Prompt »
Write out the full listing again, exactly as it stands.
==== Dataset extract ====
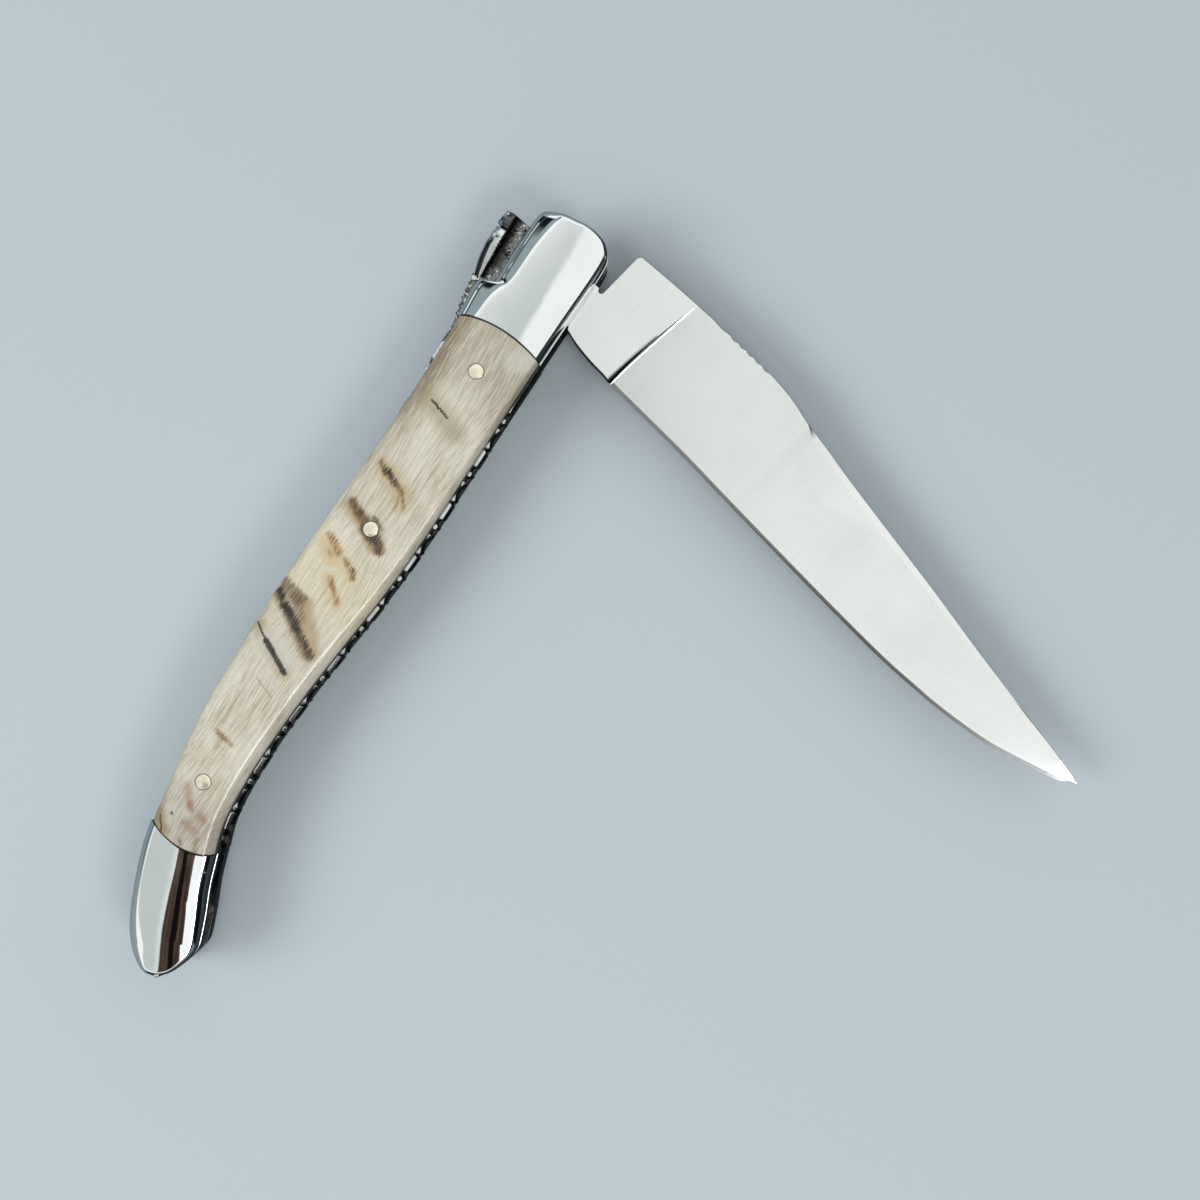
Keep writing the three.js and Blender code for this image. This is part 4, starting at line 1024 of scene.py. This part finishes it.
def carving(x, across):
    # Depth of the carving on the spring's top: crossed grooves that leave small pyramids, then leaves with
    # a midrib, a bead and three nicks. across runs from -1 to 1 over the spring's width.
    c = carvings
    ways = [x / c["knurlPitch"] + way * across * c["knurlSlant"] for way in (1, -1)]
    ridge = np.minimum(*[np.abs(np.sin(np.pi * way)) for way in ways])
    depth = between(x, *c["knurl"]) * c["knurlDepth"] * (1 - ridge) ** 0.8
    depth = depth + c["stepDepth"] * between(x, *c["step"])
    for start, end in c["leaves"]:
        t = np.clip((x - start) / (end - start), 0, 1)
        leaf = c["leafWidth"] * np.sin(np.pi * t ** 0.75) ** 0.7
        outside = smoothstep(np.abs(across), leaf - 0.05, leaf + 0.16)
        rib = c["ribDepth"] * (1 - smoothstep(np.abs(across), 0.0, c["ribWidth"]))
        vein = np.cos(2 * np.pi * (x / c["veinPitch"] - np.abs(across) * c["veinSlant"]))
        leafCut = c["leafDepth"] * outside + (1 - outside) * (rib + c["veinDepth"] * (0.5 + 0.5 * vein))
        depth = depth + np.where((x > start) & (x < end), leafCut, 0)
    depth = depth + c["hollowDepth"] * between(x, *c["hollow"])
    for place in c["nicks"]:
        depth = depth + c["nickDepth"] * np.exp(-((x - place) / c["nickWidth"]) ** 2)
    return depth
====
Task result »
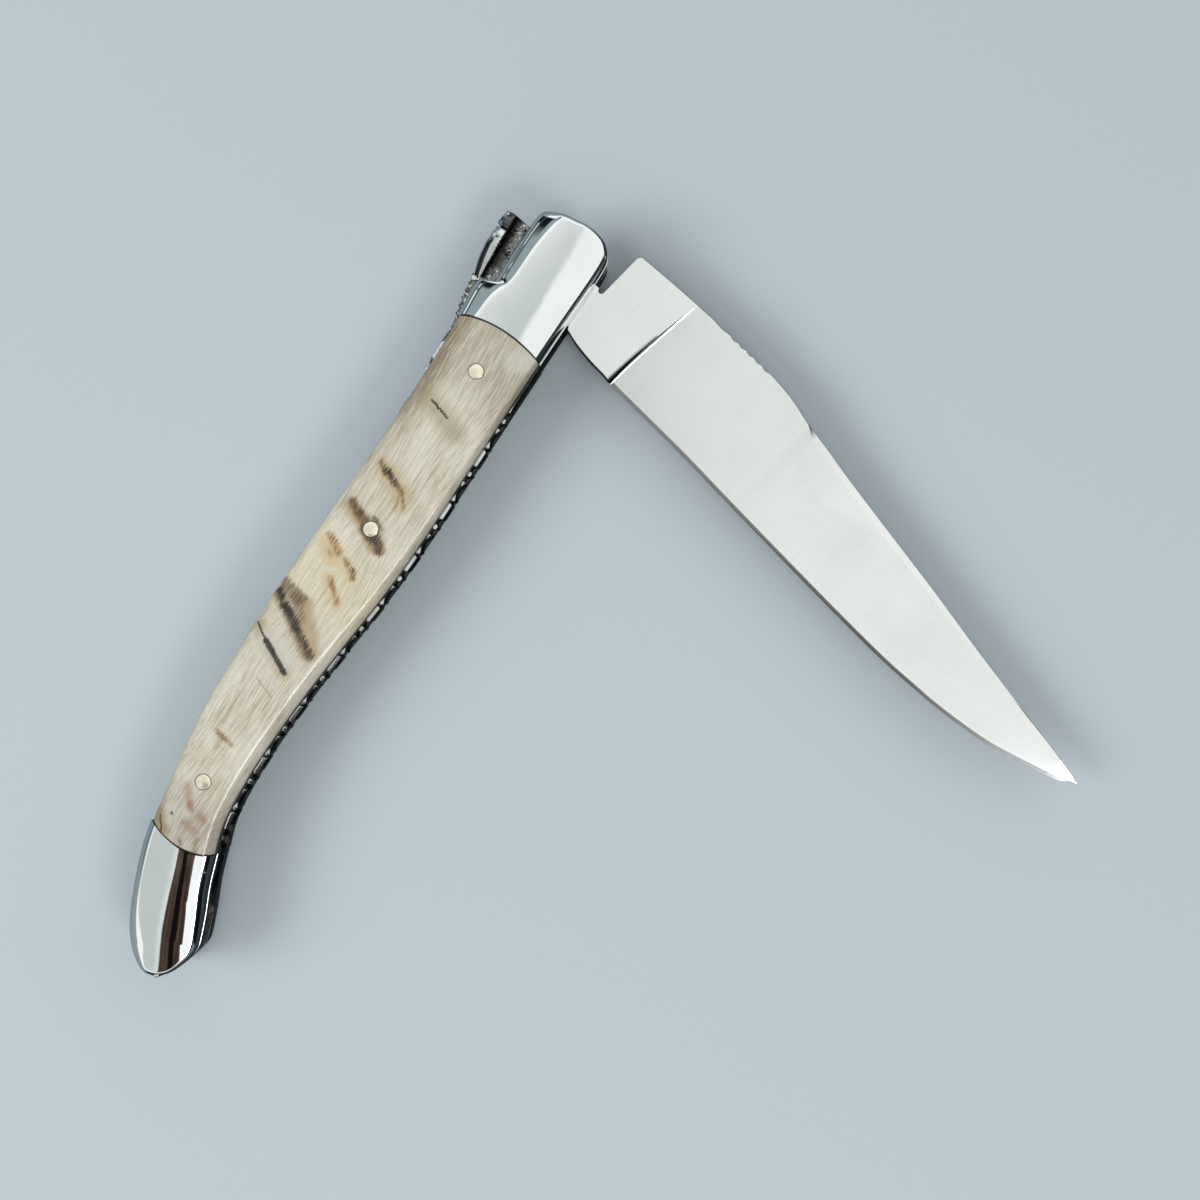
Keep writing the three.js and Blender code for this image. This is part 4, starting at line 1024 of scene.py. This part finishes it.
def carving(x, across):
    # Depth of the carving on the spring's top: crossed grooves that leave small pyramids, then leaves with
    # a midrib, a bead and three nicks. across runs from -1 to 1 over the spring's width.
    c = carvings
    ways = [x / c["knurlPitch"] + way * across * c["knurlSlant"] for way in (1, -1)]
    ridge = np.minimum(*[np.abs(np.sin(np.pi * way)) for way in ways])
    depth = between(x, *c["knurl"]) * c["knurlDepth"] * (1 - ridge) ** 0.8
    depth = depth + c["stepDepth"] * between(x, *c["step"])
    for start, end in c["leaves"]:
        t = np.clip((x - start) / (end - start), 0, 1)
        leaf = c["leafWidth"] * np.sin(np.pi * t ** 0.75) ** 0.7
        outside = smoothstep(np.abs(across), leaf - 0.05, leaf + 0.16)
        rib = c["ribDepth"] * (1 - smoothstep(np.abs(across), 0.0, c["ribWidth"]))
        vein = np.cos(2 * np.pi * (x / c["veinPitch"] - np.abs(across) * c["veinSlant"]))
        leafCut = c["leafDepth"] * outside + (1 - outside) * (rib + c["veinDepth"] * (0.5 + 0.5 * vein))
        depth = depth + np.where((x > start) & (x < end), leafCut, 0)
    depth = depth + c["hollowDepth"] * between(x, *c["hollow"])
    for place in c["nicks"]:
        depth = depth + c["nickDepth"] * np.exp(-((x - place) / c["nickWidth"]) ** 2)
    return depth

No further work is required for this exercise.